»»
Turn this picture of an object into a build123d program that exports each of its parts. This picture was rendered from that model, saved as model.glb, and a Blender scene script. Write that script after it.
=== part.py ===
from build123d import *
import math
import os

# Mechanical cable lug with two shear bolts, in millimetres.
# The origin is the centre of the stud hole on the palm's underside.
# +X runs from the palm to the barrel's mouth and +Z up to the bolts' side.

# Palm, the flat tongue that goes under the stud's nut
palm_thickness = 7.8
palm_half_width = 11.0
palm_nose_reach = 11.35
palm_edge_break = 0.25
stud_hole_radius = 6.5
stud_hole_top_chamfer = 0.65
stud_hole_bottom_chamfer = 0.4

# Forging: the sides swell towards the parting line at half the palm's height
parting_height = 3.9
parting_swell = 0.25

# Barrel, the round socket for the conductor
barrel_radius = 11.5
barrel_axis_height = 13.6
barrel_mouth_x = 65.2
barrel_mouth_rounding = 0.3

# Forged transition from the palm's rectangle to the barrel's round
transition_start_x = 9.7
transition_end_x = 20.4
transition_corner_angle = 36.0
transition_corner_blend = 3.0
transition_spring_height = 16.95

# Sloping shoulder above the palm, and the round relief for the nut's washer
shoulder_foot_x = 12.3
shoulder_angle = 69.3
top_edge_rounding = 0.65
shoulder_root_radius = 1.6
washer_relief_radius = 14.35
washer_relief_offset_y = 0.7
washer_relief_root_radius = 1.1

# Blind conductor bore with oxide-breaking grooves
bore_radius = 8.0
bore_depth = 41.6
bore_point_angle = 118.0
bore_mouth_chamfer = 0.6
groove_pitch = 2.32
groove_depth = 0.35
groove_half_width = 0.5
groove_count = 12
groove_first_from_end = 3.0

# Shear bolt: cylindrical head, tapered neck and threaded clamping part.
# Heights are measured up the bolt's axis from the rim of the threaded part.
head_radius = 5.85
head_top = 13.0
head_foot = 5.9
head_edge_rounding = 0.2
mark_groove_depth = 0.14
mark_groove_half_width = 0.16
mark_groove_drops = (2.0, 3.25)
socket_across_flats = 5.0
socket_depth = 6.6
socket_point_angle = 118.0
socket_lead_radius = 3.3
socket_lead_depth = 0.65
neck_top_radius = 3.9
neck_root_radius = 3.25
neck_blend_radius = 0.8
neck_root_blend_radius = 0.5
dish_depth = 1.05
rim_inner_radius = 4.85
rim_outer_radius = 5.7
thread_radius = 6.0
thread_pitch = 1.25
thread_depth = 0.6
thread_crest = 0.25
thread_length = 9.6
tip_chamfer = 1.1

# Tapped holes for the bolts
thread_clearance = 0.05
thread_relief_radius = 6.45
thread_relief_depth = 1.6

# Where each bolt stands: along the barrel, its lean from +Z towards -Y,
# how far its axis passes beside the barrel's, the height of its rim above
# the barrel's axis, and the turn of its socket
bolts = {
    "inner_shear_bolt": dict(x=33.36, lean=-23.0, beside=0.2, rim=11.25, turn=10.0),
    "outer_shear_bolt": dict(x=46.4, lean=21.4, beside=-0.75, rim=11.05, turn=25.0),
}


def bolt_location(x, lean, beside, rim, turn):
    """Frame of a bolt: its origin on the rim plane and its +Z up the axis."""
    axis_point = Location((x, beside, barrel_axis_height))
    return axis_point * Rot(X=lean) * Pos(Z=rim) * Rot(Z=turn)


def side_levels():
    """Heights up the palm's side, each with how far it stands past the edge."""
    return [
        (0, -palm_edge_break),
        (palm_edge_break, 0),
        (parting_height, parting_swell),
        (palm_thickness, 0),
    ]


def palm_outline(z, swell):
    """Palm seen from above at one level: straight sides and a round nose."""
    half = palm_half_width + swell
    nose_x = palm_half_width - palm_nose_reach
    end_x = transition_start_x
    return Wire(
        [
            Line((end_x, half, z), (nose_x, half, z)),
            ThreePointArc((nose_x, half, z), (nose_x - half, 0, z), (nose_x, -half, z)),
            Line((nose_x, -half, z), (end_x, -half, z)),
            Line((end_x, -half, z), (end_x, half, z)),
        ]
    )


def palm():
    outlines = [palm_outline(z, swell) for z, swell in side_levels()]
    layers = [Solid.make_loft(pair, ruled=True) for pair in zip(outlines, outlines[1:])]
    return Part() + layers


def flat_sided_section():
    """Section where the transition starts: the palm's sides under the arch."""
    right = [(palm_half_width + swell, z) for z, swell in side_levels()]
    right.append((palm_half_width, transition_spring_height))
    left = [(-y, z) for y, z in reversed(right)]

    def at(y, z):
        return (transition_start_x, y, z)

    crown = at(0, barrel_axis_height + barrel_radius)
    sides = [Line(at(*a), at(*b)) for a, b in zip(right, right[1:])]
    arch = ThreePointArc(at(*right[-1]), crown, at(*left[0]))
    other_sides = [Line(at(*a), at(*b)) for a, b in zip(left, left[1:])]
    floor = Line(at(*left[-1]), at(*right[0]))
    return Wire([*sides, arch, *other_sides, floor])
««
# Task directions
Return nothing but the lines from the first line of the listing through the line with "groove_first_from_end = 3.0", please, keeping every one of them unchanged.

# Solution below
Turn this picture of an object into a build123d program that exports each of its parts. This picture was rendered from that model, saved as model.glb, and a Blender scene script. Write that script after it.
=== part.py ===
from build123d import *
import math
import os

# Mechanical cable lug with two shear bolts, in millimetres.
# The origin is the centre of the stud hole on the palm's underside.
# +X runs from the palm to the barrel's mouth and +Z up to the bolts' side.

# Palm, the flat tongue that goes under the stud's nut
palm_thickness = 7.8
palm_half_width = 11.0
palm_nose_reach = 11.35
palm_edge_break = 0.25
stud_hole_radius = 6.5
stud_hole_top_chamfer = 0.65
stud_hole_bottom_chamfer = 0.4

# Forging: the sides swell towards the parting line at half the palm's height
parting_height = 3.9
parting_swell = 0.25

# Barrel, the round socket for the conductor
barrel_radius = 11.5
barrel_axis_height = 13.6
barrel_mouth_x = 65.2
barrel_mouth_rounding = 0.3

# Forged transition from the palm's rectangle to the barrel's round
transition_start_x = 9.7
transition_end_x = 20.4
transition_corner_angle = 36.0
transition_corner_blend = 3.0
transition_spring_height = 16.95

# Sloping shoulder above the palm, and the round relief for the nut's washer
shoulder_foot_x = 12.3
shoulder_angle = 69.3
top_edge_rounding = 0.65
shoulder_root_radius = 1.6
washer_relief_radius = 14.35
washer_relief_offset_y = 0.7
washer_relief_root_radius = 1.1

# Blind conductor bore with oxide-breaking grooves
bore_radius = 8.0
bore_depth = 41.6
bore_point_angle = 118.0
bore_mouth_chamfer = 0.6
groove_pitch = 2.32
groove_depth = 0.35
groove_half_width = 0.5
groove_count = 12
groove_first_from_end = 3.0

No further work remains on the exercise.